Dallmer’s wife and son are in Ireland. Neither separation nor divorce are behind their present predicament. This, he is quick to say, is a close and loving family.
“I’ve had my family stranded in Dublin for the last seven months due to my 8-year-old son Adam’s immigration status,” Dallmer said.
Dallmer’s family is an expanded one. His marriage in September 2000 to Heather Costello, a Dublin native, was a second I do for both.
Dalmer, who works as a computer analyst for Lockheed Martin, had two daughters by his previous marriage. They live with their mother but he sees them often.
Heather brought Adam into her marriage with Keith.
“He has become my son in every sense of the word,” Dallmer said.
The newlywed couple, who lived in Sicklerville, N.J., gave birth to a second son, Harry, in December 2001. The family was taking firm root. But there was a problem that would soon manifest itself in the worst possible way.
At the outset, however, everything appeared to proceed smoothly.
Dallmer hired an immigration attorney with a view to making his wife and adopted son’s presence in the U.S. entirely legal and above board.
“My wife and I retained an attorney after our wedding so that we could navigate through the process of getting Heather and Adam legal status and eventual citizenship,” Dallmer said. “He had advertised himself as an immigration expert and we had no reason to believe otherwise.”
At first, matters proceeded smoothly, though not quickly. Speed is not the habit of the immigration and naturalization system and that has been even less the case in the aftermath of 9/11.
Last year, with Heather now about to secure a temporary green card and in possession of a temporary travel documents, the Dallmers decided to visit Heather’s family in Ireland, where they would hold the christening of their new son.
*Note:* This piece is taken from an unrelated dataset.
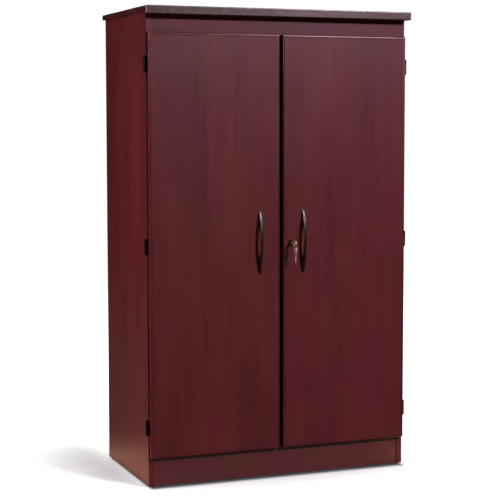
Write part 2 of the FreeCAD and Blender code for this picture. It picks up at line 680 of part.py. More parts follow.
NODES["bottom_panel"] = cut(box(-ix, ix, 0, case_depth, bottom_z, bot_top), holes["bottom_panel"])
NODES["front_plinth"] = cut(box(-ix, ix, plinth_set, plinth_set + board_t, side_z0, bottom_z),
                            holes["front_plinth"])
NODES["rear_plinth"] = cut(box(-ix, ix, 372.0, 372.0 + board_t, side_z0, bottom_z), holes["rear_plinth"])
NODES["frieze_rail"] = cut(box(-ix, ix, 0, board_t, frieze_z0, under_top), holes["frieze_rail"])

# the grommet's flange is let in flush, so that the desk shelf is one flat face
grommet_x, grommet_y = 250.0, 352.0
grommet_r = 30.0
flange_t = 2.2
drill("desk_shelf", cyl(grommet_r, 40, grommet_x, grommet_y, desk_z - 10, (0, 0, 1)))
drill("desk_shelf", cyl(grommet_r + 5.0, flange_t + 5.0, grommet_x, grommet_y, desk_top - flange_t, (0, 0, 1)))
NODES["desk_shelf"] = cut(box(-ix, ix, shelf_set, case_depth, desk_z, desk_top), holes["desk_shelf"])
NODES["cable_grommet"] = cut(
    fuse(cyl(grommet_r, board_t - 1.0 - flange_t, grommet_x, grommet_y, desk_z + 1.0, (0, 0, 1)),
         [cyl(grommet_r + 5.0, flange_t, grommet_x, grommet_y, desk_top - flange_t, (0, 0, 1))]),
    [cyl(grommet_r - 2.0, 40, grommet_x, grommet_y, desk_z - 10, (0, 0, 1))])

NODES["lower_shelf"] = cut(box(-ix, ix, shelf_set, case_depth - 2.0, lower_z, lower_top), holes["lower_shelf"])
NODES["tower_divider"] = cut(box(divider_x, divider_x + board_t, shelf_set + 10.0, case_depth - 2.0,
                                 bot_top, lower_z), holes["tower_divider"])
NODES["upper_shelf"] = box(-ix + 1.0, ix - 1.0, adj_set, case_depth - 14.0,
                           upper_shelf_z, upper_shelf_z + board_t)
NODES["printer_shelf"] = box(-ix + 1.0, divider_x - 1.0, adj_set, case_depth - 14.0,
                             printer_shelf_z, printer_shelf_z + board_t)

# hardboard back in two sheets that meet behind the desk shelf
cable_r = 28.0
drill("upper_back_panel", cyl(cable_r, 20, grommet_x, back_y0 - 5, desk_top + 60.0, (0, 1, 0)))
drill("lower_back_panel", cyl(cable_r, 20, grommet_x, back_y0 - 5, lower_z - 60.0, (0, 1, 0)))
NODES["lower_back_panel"] = cut(box(-hx + 3, hx - 3, back_y0, back_y1, bottom_z + 1.0, split_z - 0.5),
                                holes["lower_back_panel"])
NODES["upper_back_panel"] = cut(box(-hx + 3, hx - 3, back_y0, back_y1, split_z + 0.5, under_top - 1.0),
                                holes["upper_back_panel"])

# ---------------------------------------------------------------------------
# keyboard tray on steel roller runners, in its stowed place
# ---------------------------------------------------------------------------
tray_top = tray_z + board_t
tray = box(-tray_w / 2, tray_w / 2, tray_front, tray_front + tray_depth, tray_z, tray_top)
nose_edges = [e for e in tray.Edges
              if all(abs(v.Point.y - tray_front) < 1e-6 for v in e.Vertexes)
              and abs(e.Vertexes[0].Point.x - e.Vertexes[-1].Point.x) > 10]
tray = tray.makeFillet(5.0, nose_edges)
NODES["keyboard_tray"] = tray

runner_len = 320.0
ry0 = tray_front + 4.0
ry1 = ry0 + runner_len
rz = tray_z - 16.0                       # runner's lower edge
sheet = 1.2
rollers, runner_screws = [], []
for name, s in (("left", -1), ("right", 1)):
    def rbox(a, b, y0, y1, z0, z1):
        x0, x1 = sorted((s * a, s * b))
        return box(x0, x1, y0, y1, z0, z1)
    # case rail: channel open to the middle, screwed to the side panel
    rail = fuse(rbox(ix, ix - sheet, ry0, ry1, rz, rz + 22.0),
                [rbox(ix, ix - 10.0, ry0 + 14.0, ry1, rz, rz + sheet),
                 rbox(ix, ix - 10.0, ry0 + 24.0, ry1, rz + 22.0 - sheet, rz + 22.0)])
    screw_ys = (ry0 + 60.0, ry0 + 190.0, ry0 + 300.0)
    rail = cut(rail, [cyl(1.9, 4.0, s * (ix - sheet - 1.0), y, rz + 11.0, (s, 0, 0)) for y in screw_ys])
    NODES[name + "_runner_case_rail"] = rail
    for y in screw_ys:
        runner_screws.append(screw(1.7, 3.2, 10.0, 1.3, s * (ix - sheet), y, rz + 11.0, (s, 0, 0)))
        drill(name + "_side_panel", pilot(1.7, 10.0, s * (ix - sheet), y, rz + 11.0, (s, 0, 0)))
    # front roller, riveted to the case rail
    rollers.append(fuse(cyl(6.6, 6.0, s * (ix - sheet - 1.0), ry0 + 8.0, rz + 8.0, (-s, 0, 0)),
                        [cyl(2.0, 9.0, s * (ix - sheet), ry0 + 8.0, rz + 8.0, (-s, 0, 0))]))
    # tray rail: angle under the tray's edge with an outward flange on the roller
    tr = fuse(rbox(tray_w / 2 + sheet, tray_w / 2, ry0, ry1, tray_z - 8.0, tray_z + 8.0),
              [rbox(tray_w / 2 + sheet, tray_w / 2 - 12.0, ry0, ry1, tray_z - sheet, tray_z),
               rbox(tray_w / 2 + 8.5, tray_w / 2, ry0, ry1, rz + 14.8, rz + 14.8 + sheet)])
    NODES[name + "_runner_tray_rail"] = tr
    # rear roller, on the tray rail, running in the case rail's channel
    rollers.append(cyl(6.2, 5.6, s * (tray_w / 2 + sheet + 1.0), ry1 - 12.0, rz + 7.8, (s, 0, 0)))
NODES["runner_rollers"] = group(rollers)
NODES["runner_screws"] = group(runner_screws)

# the side panels are cut again, now that the runner screws are known
NODES["left_side_panel"] = side_panel("left_side_panel", -1)
NODES["right_side_panel"] = side_panel("right_side_panel", 1)

# ---------------------------------------------------------------------------
# floor glides: a domed disc with a nail into the panel's lower edge
# ---------------------------------------------------------------------------
glides = []
for side, s in sides:
    for y in (26.0, case_depth - 30.0):
        x = s * (hx - board_t / 2.0)
        disc = fuse(cone(6.2, 7.4, 1.2, x, y, 0.0, (0, 0, 1)),
                    [cyl(7.4, glide_h - 1.2, x, y, 1.2, (0, 0, 1)),
                     cyl(1.0, 15.0, x, y, glide_h - 0.5, (0, 0, 1))])
        glides.append(disc)
        drill(side, cyl(1.0, 14.5, x, y, glide_h, (0, 0, 1)))
NODES["floor_glides"] = group(glides)
NODES["left_side_panel"] = side_panel("left_side_panel", -1)
NODES["right_side_panel"] = side_panel("right_side_panel", 1)

# clear bumpers that the doors close against, on the frieze rail and bottom panel
NODES["door_bumpers"] = group([
    fuse(cyl(4.0, 1.0, x, 0.0, z, (0, -1, 0)), [cone(4.0, 2.6, 0.5, x, -1.0, z, (0, -1, 0))])
    for x in (-372.0, -16.0, 16.0, 372.0) for z in (bot_top - 5.5, frieze_z0 + 6.0)])

NODES["left_door"] = cut(left_door, holes.get("left_door", []))
NODES["right_door"] = cut(right_door, holes.get("right_door", []))
NODES["cam_lock_discs"] = group(cam_discs)
NODES["cam_lock_bolts"] = group(cam_bolts)
NODES["wood_dowels"] = group(dowels)
NODES["back_nails"] = group(nails)
NODES["shelf_pins"] = group(shelf_pins)

# ---------------------------------------------------------------------------
# put the origin at the bottom centre of the whole object and write the files
# ---------------------------------------------------------------------------
front_y = door_front - bow_out
rear_y = case_depth + top_rear_over
shift = V(0, -(front_y + rear_y) / 2.0, 0)

os.makedirs("parts", exist_ok=True)
for name, shape in NODES.items():
    s = shape.copy()
    s.translate(shift)
    if len(s.Solids) == 1:
        s = s.Solids[0]
    else:
        s = Part.makeCompound(s.Solids)
    if not s.isValid() or not s.Solids:
        print("invalid:", name)
    s.exportStep("parts/%s.step" % name)

bb = Part.makeCompound([s for s in NODES.values()]).BoundBox
print("nodes", len(NODES), "shift y %.3f" % shift.y)
print("box x %.2f %.2f y %.2f %.2f z %.2f %.2f" % (bb.XMin, bb.XMax, bb.YMin + shift.y, bb.YMax + shift.y,
                                                   bb.ZMin, bb.ZMax))
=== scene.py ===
import math

import bmesh
import bpy
from mathutils import Matrix, Vector

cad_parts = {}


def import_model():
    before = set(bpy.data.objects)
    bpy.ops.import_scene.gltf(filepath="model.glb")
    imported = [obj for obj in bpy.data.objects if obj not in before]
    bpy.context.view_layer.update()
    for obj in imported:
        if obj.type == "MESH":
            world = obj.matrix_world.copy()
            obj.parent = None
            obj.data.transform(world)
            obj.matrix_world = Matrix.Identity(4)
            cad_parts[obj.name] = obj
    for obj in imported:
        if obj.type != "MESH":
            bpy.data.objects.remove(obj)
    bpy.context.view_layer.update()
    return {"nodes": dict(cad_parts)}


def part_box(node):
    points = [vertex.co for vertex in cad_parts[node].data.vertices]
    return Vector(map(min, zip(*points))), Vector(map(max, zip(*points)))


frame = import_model()
NODES = frame["nodes"]

MM = 0.001
Y0 = -0.1786                 # the case front's edge in the row frame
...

By this time, Heather had not seen her parents in almost two years. The only problem was that Adam’s temporary green card had not arrived in the mail.
“Our attorney stated that his was in the works and that this sort of stuff was to be expected,” Dallmer said. “Just before Heather was granted her temporary green card, we traveled to Ireland to have our new son christened and we returned without much fanfare. There was a burp, but we thought it was rectified and we arrived back home as a family.”
Last June, however, Keith and Heather received word that her father was not doing well. She decided to fly back to Ireland to see her father and help out.
“Since my wife was in between jobs as a preschool teacher and had the summer off, we arranged to have Heather and our sons spend six weeks in Ireland with Heather’s family.” Dallmer said.
It was on the return trip to the U.S. that the issue of Adam’s still-not-fully-resolved immigration status became a serious problem.
At Dublin Airport, a U.S. Immigration and Naturalization Service officer discovered the discrepancy and barred the boy’s reentry into the United States.
Dallmer acknowledges that the INS officer was technically correct with regard to his son’s lack of proper status. But he believes that the treatment meted out to his son was “ignorant and cruel.”
Now in something of a state of shock, Dallmer contacted his congressman, in this case Rep. Robert Andrews, a Democrat representing New Jersey’s First District.
Dallmer couldn’t have been happier with the response. Andrews’s office intervened immediately and the INS approved Adam’s paperwork in less than 14 days.
Then word came from both the State Department and the U.S. Embassy in Dublin that the young boy’s paperwork would be expedited.
“But then nothing happened,” Dallmer said. “I called the congressman’s office looking to see what was going on, and they could not find anything out. Finally, in late December we discovered that his paperwork had been lost.”
After that, according to Dallmer, the situation only got worse.
“The INS blamed the State Department and the State Department blamed the INS. Congressman Andrews’s office sent copies of the approved paperwork to the INS to get things moving again.
“The INS said they would not process anything without my original signature and so we had to resubmit those forms again. It’s now sitting in the adjudicators office in the INS.
“This process is taking longer than it did the first time around and no one is taking into account that this was a little boy’s paperwork.”
Desperate to have his family back home, Dallmer has taken to writing letters.
He has written President Bush and the first lady. He has written every member of the house subcommittees on immigration.
“I received a letter from the White House stating they would forward it to the appropriate offices and two months later I got a letter stating Adam’s paperwork did not exist,” Dallmer said. “We keep going round robin and never get past the point of submitting his paperwork.”
With his wife not working, Dallmer is now facing financial difficulties on the top of the clearly evident emotional ones.
“I have only my income to keep my home going,” he said. “I am coming up very short every month. I have an infant son refers to a telephone as a daddy.
“Adam is scared to have his mother leave him, even on a shopping trip, as he is afraid of her leaving and taking Harry with her back to America as he feels all this is his fault due to U.S. immigration’s handling of this problem.”
Dallmer, who tries to sound as cheerful as possible when relating his story, said he was starting to lose hope and strength.
“My wife is getting ill, I can hear it in her voice. It is starting to affect my family, including my daughters, to the point that I am afraid the damage inflicted on us emotionally will be too great to overcome,” he said. “I am almost forced at this point to choose between my wife and my country and my children spread across two continents.”